Where a line contains the word "body", copy that line.

** Begin Record excerpts **

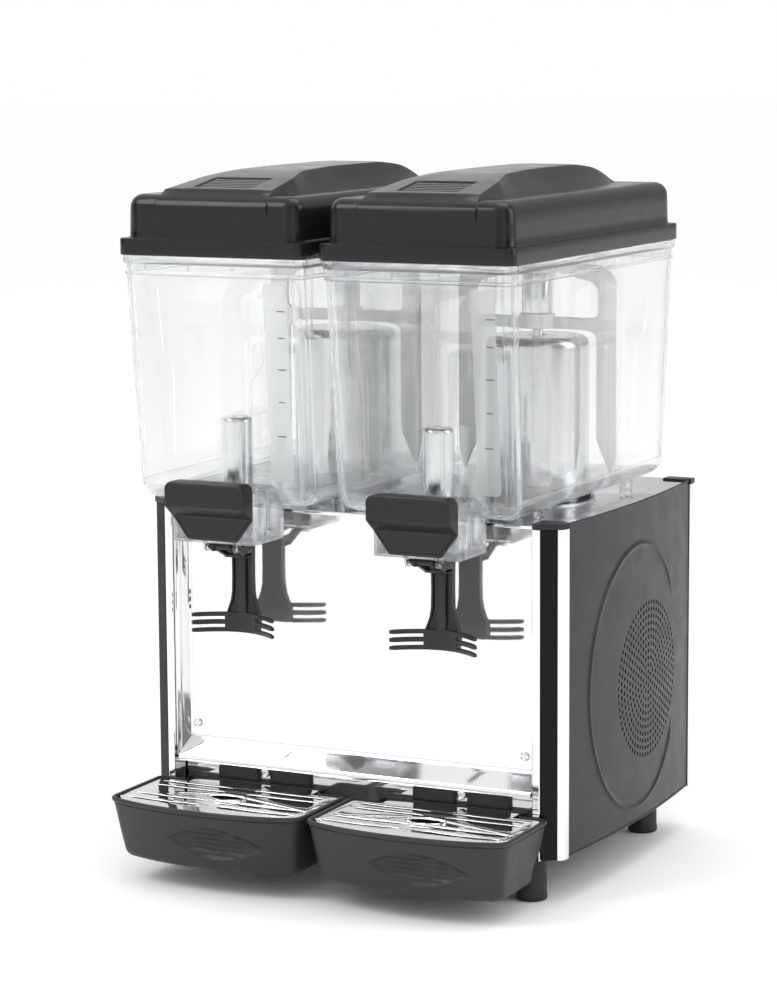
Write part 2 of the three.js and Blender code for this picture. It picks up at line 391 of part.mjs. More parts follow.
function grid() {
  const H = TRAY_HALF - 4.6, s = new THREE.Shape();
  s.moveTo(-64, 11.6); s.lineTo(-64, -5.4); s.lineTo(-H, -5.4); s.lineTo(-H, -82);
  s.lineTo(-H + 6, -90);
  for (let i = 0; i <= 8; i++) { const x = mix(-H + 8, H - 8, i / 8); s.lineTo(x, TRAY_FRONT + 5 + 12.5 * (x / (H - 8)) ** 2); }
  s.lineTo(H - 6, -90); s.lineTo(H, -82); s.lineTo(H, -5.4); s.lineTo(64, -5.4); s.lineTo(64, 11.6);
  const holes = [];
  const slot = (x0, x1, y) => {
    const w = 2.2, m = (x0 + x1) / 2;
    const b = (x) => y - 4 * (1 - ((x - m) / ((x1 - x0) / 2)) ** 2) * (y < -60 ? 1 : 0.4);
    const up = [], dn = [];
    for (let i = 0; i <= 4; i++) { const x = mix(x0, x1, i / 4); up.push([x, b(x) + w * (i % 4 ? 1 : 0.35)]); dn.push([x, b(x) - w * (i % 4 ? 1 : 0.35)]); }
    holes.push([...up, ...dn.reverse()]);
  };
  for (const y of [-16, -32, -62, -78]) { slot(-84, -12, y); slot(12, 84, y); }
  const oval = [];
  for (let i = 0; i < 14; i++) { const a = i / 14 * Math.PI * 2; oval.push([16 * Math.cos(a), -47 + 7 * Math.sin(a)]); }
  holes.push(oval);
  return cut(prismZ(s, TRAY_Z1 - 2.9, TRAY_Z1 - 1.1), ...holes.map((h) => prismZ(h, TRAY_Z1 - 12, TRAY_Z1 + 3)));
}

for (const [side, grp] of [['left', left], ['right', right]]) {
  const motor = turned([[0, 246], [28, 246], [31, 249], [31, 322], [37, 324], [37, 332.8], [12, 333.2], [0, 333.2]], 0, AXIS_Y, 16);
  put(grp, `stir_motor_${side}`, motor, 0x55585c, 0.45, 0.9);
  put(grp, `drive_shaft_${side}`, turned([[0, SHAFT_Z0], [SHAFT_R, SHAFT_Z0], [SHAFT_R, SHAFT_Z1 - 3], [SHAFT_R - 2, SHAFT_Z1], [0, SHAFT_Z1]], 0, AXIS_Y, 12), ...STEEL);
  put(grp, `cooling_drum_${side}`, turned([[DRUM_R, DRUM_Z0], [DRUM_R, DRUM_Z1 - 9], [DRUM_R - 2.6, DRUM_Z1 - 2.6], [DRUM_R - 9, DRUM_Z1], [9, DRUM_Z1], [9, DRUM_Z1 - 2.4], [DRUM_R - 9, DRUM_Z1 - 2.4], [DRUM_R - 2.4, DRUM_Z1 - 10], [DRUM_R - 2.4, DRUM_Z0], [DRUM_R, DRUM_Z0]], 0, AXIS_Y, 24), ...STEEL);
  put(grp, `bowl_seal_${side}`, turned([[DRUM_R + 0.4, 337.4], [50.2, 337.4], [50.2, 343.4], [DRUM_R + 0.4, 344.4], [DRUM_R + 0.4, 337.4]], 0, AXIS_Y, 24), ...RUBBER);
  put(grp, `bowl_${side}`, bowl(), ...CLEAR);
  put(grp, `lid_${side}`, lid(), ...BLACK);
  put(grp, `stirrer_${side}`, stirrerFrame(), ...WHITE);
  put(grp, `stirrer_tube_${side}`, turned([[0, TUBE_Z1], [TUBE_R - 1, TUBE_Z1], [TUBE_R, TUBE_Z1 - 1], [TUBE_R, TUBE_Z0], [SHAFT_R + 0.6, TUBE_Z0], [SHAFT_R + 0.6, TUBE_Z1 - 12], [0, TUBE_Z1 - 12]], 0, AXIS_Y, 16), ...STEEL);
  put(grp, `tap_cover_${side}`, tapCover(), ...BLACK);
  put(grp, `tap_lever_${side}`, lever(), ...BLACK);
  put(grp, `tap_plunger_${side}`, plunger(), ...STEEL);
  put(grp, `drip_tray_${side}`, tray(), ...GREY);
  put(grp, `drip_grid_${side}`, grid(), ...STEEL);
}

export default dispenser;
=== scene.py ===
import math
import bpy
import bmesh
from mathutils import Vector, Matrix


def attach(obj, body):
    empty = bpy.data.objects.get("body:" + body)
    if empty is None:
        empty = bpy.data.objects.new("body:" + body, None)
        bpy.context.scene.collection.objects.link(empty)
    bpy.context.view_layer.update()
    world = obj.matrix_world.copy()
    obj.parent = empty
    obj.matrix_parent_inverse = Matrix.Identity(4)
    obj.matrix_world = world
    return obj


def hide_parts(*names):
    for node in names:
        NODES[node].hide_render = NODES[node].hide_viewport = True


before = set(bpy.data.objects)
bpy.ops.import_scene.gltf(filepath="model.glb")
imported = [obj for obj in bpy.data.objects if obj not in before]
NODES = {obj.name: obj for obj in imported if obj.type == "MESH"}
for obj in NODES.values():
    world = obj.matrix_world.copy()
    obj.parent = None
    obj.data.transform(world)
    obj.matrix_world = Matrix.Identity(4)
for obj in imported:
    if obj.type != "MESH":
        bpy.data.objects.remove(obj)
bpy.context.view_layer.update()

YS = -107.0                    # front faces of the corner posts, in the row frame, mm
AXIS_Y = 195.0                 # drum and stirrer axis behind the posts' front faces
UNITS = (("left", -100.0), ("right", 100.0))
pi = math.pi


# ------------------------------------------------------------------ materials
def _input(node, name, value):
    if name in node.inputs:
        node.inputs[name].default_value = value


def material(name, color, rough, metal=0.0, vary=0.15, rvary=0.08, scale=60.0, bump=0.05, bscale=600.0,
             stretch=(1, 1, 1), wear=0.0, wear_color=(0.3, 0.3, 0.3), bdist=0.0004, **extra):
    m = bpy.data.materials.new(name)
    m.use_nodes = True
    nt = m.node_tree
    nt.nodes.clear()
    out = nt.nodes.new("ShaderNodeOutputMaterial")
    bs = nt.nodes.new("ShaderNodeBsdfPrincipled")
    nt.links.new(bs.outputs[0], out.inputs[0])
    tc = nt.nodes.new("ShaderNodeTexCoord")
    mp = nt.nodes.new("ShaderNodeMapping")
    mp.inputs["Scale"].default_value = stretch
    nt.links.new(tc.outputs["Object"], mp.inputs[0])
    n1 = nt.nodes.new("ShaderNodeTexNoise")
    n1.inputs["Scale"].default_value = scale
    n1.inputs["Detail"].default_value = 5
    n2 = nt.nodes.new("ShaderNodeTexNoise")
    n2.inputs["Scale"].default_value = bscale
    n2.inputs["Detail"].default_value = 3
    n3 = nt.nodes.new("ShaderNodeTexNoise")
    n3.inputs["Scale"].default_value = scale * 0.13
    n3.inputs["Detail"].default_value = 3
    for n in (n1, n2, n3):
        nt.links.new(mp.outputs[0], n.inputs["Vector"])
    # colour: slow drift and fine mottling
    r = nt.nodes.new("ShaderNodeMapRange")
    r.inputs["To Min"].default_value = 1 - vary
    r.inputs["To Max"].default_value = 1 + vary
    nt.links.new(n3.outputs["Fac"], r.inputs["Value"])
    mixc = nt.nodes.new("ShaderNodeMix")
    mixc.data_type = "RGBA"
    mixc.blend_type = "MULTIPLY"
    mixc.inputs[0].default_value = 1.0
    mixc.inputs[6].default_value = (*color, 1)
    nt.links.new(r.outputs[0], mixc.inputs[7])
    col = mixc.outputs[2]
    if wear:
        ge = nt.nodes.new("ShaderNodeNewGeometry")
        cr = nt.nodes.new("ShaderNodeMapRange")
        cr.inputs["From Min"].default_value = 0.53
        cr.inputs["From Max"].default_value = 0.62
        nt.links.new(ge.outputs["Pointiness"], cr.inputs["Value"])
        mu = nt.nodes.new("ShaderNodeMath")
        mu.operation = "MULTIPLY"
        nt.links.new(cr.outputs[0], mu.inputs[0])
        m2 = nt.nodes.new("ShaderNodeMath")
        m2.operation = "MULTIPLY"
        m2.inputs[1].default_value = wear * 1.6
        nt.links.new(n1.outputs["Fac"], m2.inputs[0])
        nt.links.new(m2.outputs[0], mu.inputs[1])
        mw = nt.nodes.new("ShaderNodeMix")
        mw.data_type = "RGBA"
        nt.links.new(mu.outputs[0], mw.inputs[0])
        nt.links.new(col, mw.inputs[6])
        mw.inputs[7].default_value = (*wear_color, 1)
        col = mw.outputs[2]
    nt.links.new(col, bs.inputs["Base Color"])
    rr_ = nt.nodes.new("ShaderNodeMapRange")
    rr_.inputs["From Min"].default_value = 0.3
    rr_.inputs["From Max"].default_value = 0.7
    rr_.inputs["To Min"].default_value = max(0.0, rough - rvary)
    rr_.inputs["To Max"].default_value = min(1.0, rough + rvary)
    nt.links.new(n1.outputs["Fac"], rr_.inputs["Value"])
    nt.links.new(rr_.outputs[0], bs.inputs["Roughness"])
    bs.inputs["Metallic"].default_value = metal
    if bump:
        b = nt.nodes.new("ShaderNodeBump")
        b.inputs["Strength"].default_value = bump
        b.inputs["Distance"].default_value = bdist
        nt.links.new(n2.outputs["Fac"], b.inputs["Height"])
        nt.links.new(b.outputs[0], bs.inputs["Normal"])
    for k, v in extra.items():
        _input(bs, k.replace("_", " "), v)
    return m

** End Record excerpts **
** Begin Record excerpts **

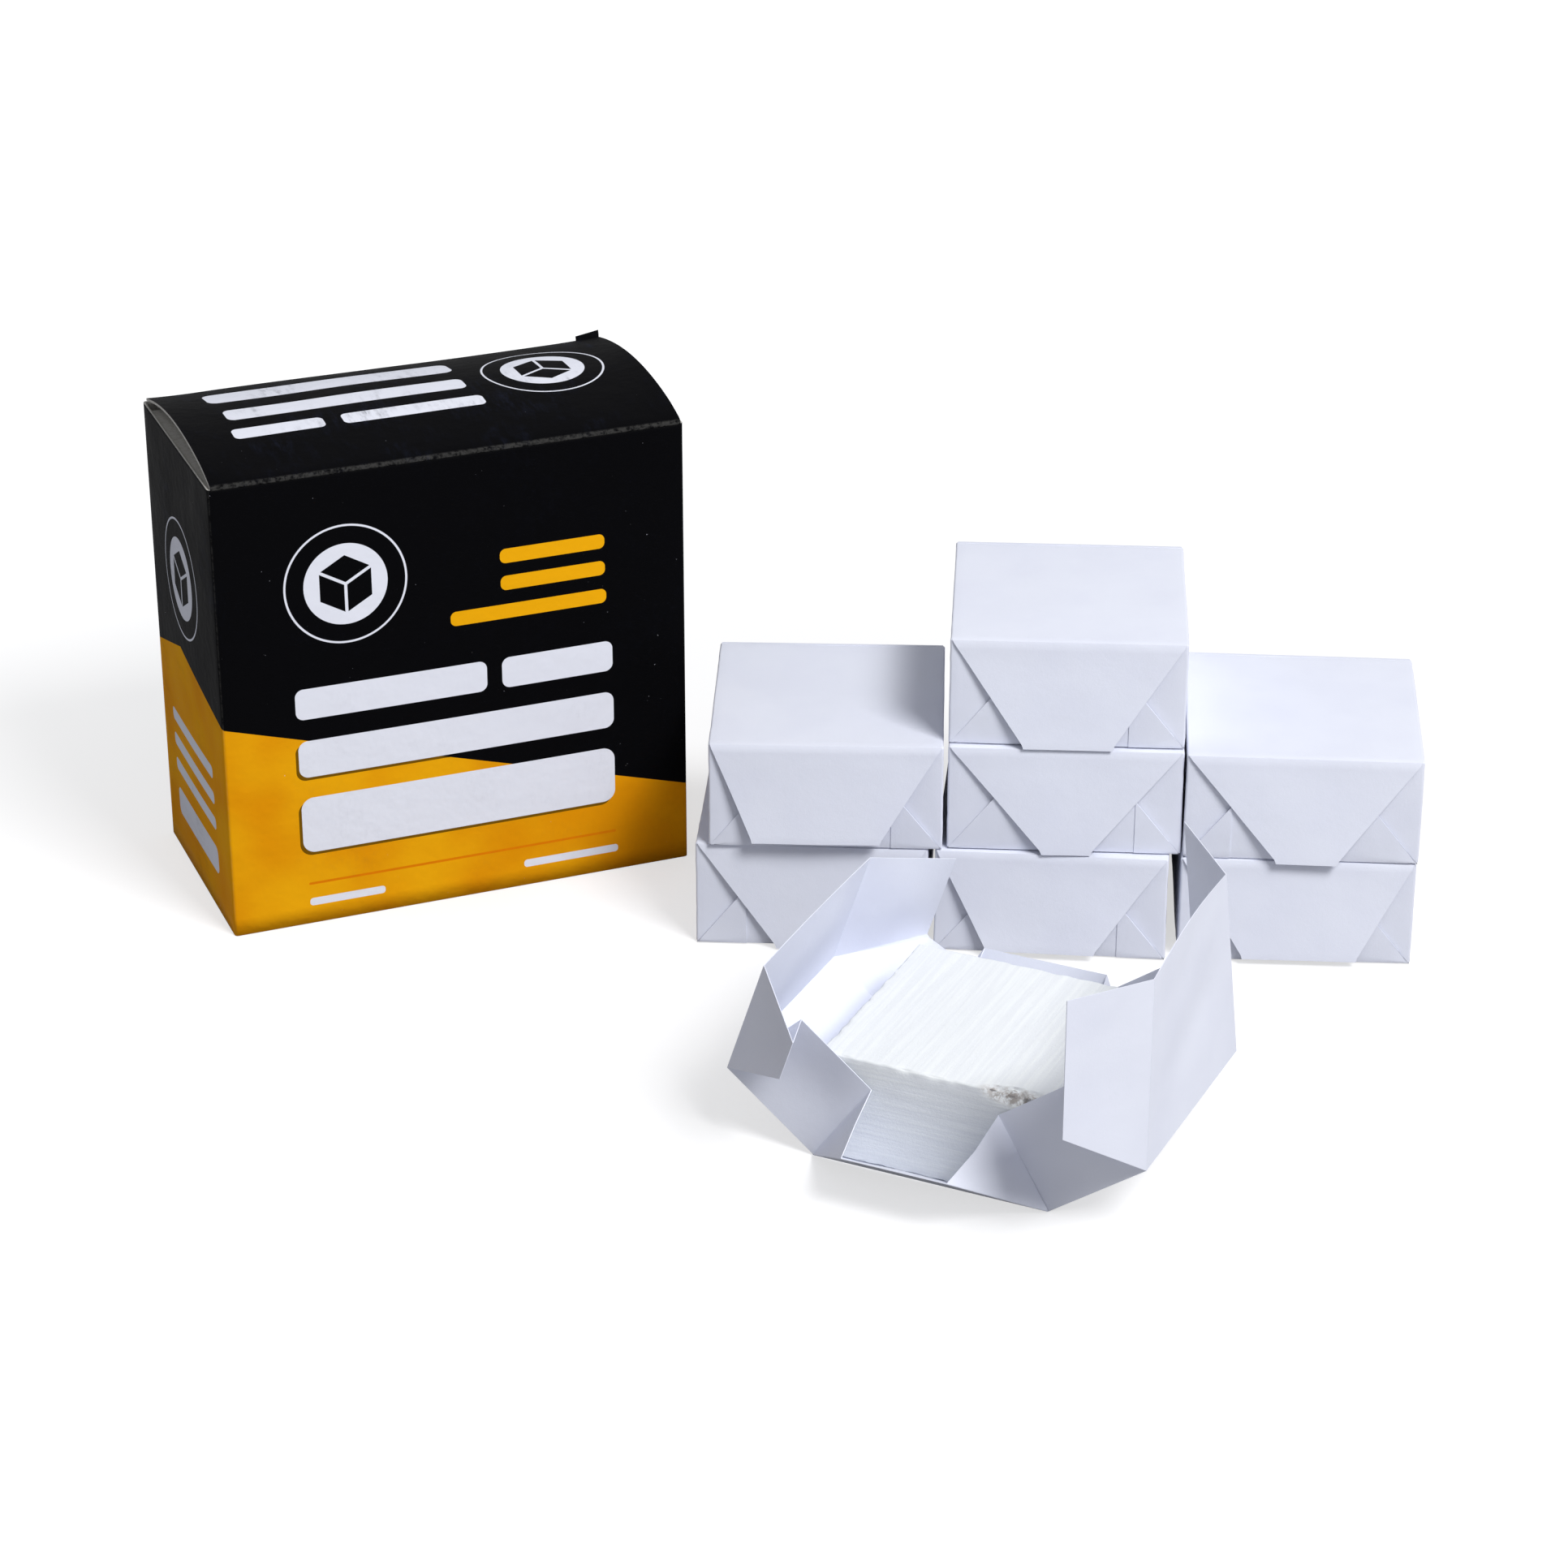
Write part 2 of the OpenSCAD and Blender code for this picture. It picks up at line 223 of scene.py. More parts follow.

** End Record excerpts **

**Task response**.
def attach(obj, body):
    empty = bpy.data.objects.get("body:" + body)
        empty = bpy.data.objects.new("body:" + body, None)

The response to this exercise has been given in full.